◆ **DATA LINES**:
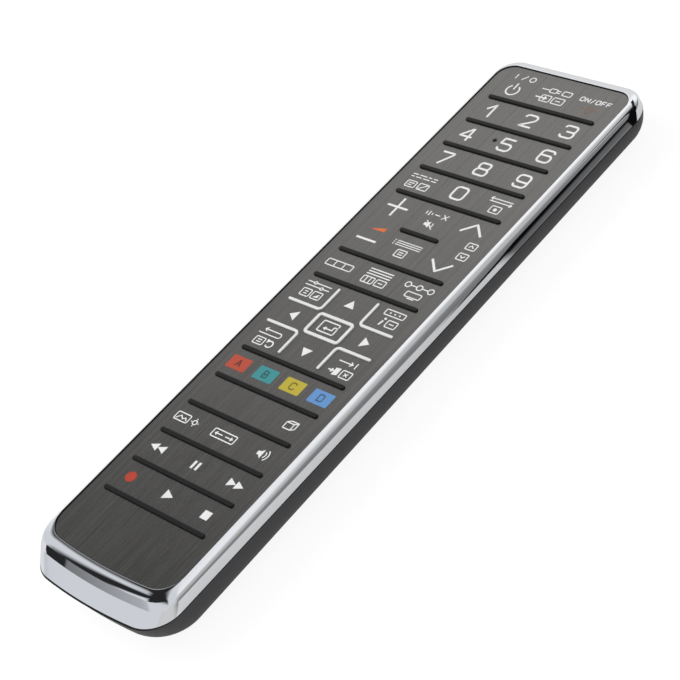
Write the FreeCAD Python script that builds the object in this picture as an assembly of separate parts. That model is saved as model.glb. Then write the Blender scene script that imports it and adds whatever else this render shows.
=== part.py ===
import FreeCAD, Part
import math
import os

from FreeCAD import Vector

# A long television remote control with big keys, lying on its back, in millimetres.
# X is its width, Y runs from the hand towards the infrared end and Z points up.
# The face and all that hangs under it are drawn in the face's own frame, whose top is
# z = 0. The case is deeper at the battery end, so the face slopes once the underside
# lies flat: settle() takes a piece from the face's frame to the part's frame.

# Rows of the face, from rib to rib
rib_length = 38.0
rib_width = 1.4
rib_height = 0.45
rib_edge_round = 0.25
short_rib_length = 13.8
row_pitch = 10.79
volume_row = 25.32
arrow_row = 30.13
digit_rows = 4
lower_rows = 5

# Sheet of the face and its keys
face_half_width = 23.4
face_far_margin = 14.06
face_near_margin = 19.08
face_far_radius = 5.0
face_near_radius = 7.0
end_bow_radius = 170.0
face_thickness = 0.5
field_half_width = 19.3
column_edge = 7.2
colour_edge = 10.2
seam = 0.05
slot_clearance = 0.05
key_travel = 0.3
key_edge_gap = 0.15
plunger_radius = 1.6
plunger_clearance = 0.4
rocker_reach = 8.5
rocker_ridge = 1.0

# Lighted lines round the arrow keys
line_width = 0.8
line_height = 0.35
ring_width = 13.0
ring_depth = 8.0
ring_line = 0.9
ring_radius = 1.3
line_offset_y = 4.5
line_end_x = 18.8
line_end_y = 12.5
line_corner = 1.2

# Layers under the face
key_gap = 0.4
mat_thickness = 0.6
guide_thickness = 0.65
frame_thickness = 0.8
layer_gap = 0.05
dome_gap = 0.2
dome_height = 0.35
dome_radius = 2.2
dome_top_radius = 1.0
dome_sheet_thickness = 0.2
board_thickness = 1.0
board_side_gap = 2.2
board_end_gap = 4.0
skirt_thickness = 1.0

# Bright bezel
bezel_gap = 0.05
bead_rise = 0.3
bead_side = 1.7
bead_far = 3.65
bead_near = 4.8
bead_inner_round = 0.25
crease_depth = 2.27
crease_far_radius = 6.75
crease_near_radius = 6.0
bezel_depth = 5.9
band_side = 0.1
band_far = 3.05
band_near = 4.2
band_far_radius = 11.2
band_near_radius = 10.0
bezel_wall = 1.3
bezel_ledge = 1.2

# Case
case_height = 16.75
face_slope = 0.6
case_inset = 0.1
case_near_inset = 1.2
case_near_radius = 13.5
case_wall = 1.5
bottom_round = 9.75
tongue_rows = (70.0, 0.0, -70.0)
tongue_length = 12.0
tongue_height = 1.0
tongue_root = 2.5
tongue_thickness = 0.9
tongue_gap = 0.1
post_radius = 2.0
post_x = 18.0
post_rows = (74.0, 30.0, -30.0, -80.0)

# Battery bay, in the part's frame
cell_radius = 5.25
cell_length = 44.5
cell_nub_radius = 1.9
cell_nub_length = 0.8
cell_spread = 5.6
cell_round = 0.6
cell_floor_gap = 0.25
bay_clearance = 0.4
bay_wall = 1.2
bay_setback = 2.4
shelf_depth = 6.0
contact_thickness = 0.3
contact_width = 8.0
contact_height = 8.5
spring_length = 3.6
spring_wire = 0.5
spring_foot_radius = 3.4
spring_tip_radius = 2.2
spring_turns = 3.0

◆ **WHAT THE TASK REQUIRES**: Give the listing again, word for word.

◆ **SOLVED EXERCISE**:
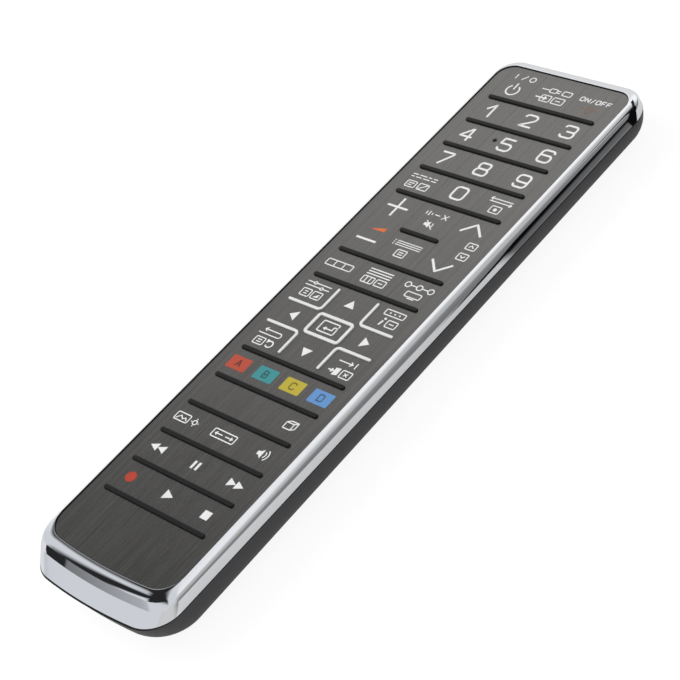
Write the FreeCAD Python script that builds the object in this picture as an assembly of separate parts. That model is saved as model.glb. Then write the Blender scene script that imports it and adds whatever else this render shows.
=== part.py ===
import FreeCAD, Part
import math
import os

from FreeCAD import Vector

# A long television remote control with big keys, lying on its back, in millimetres.
# X is its width, Y runs from the hand towards the infrared end and Z points up.
# The face and all that hangs under it are drawn in the face's own frame, whose top is
# z = 0. The case is deeper at the battery end, so the face slopes once the underside
# lies flat: settle() takes a piece from the face's frame to the part's frame.

# Rows of the face, from rib to rib
rib_length = 38.0
rib_width = 1.4
rib_height = 0.45
rib_edge_round = 0.25
short_rib_length = 13.8
row_pitch = 10.79
volume_row = 25.32
arrow_row = 30.13
digit_rows = 4
lower_rows = 5

# Sheet of the face and its keys
face_half_width = 23.4
face_far_margin = 14.06
face_near_margin = 19.08
face_far_radius = 5.0
face_near_radius = 7.0
end_bow_radius = 170.0
face_thickness = 0.5
field_half_width = 19.3
column_edge = 7.2
colour_edge = 10.2
seam = 0.05
slot_clearance = 0.05
key_travel = 0.3
key_edge_gap = 0.15
plunger_radius = 1.6
plunger_clearance = 0.4
rocker_reach = 8.5
rocker_ridge = 1.0

# Lighted lines round the arrow keys
line_width = 0.8
line_height = 0.35
ring_width = 13.0
ring_depth = 8.0
ring_line = 0.9
ring_radius = 1.3
line_offset_y = 4.5
line_end_x = 18.8
line_end_y = 12.5
line_corner = 1.2

# Layers under the face
key_gap = 0.4
mat_thickness = 0.6
guide_thickness = 0.65
frame_thickness = 0.8
layer_gap = 0.05
dome_gap = 0.2
dome_height = 0.35
dome_radius = 2.2
dome_top_radius = 1.0
dome_sheet_thickness = 0.2
board_thickness = 1.0
board_side_gap = 2.2
board_end_gap = 4.0
skirt_thickness = 1.0

# Bright bezel
bezel_gap = 0.05
bead_rise = 0.3
bead_side = 1.7
bead_far = 3.65
bead_near = 4.8
bead_inner_round = 0.25
crease_depth = 2.27
crease_far_radius = 6.75
crease_near_radius = 6.0
bezel_depth = 5.9
band_side = 0.1
band_far = 3.05
band_near = 4.2
band_far_radius = 11.2
band_near_radius = 10.0
bezel_wall = 1.3
bezel_ledge = 1.2

# Case
case_height = 16.75
face_slope = 0.6
case_inset = 0.1
case_near_inset = 1.2
case_near_radius = 13.5
case_wall = 1.5
bottom_round = 9.75
tongue_rows = (70.0, 0.0, -70.0)
tongue_length = 12.0
tongue_height = 1.0
tongue_root = 2.5
tongue_thickness = 0.9
tongue_gap = 0.1
post_radius = 2.0
post_x = 18.0
post_rows = (74.0, 30.0, -30.0, -80.0)

# Battery bay, in the part's frame
cell_radius = 5.25
cell_length = 44.5
cell_nub_radius = 1.9
cell_nub_length = 0.8
cell_spread = 5.6
cell_round = 0.6
cell_floor_gap = 0.25
bay_clearance = 0.4
bay_wall = 1.2
bay_setback = 2.4
shelf_depth = 6.0
contact_thickness = 0.3
contact_width = 8.0
contact_height = 8.5
spring_length = 3.6
spring_wire = 0.5
spring_foot_radius = 3.4
spring_tip_radius = 2.2
spring_turns = 3.0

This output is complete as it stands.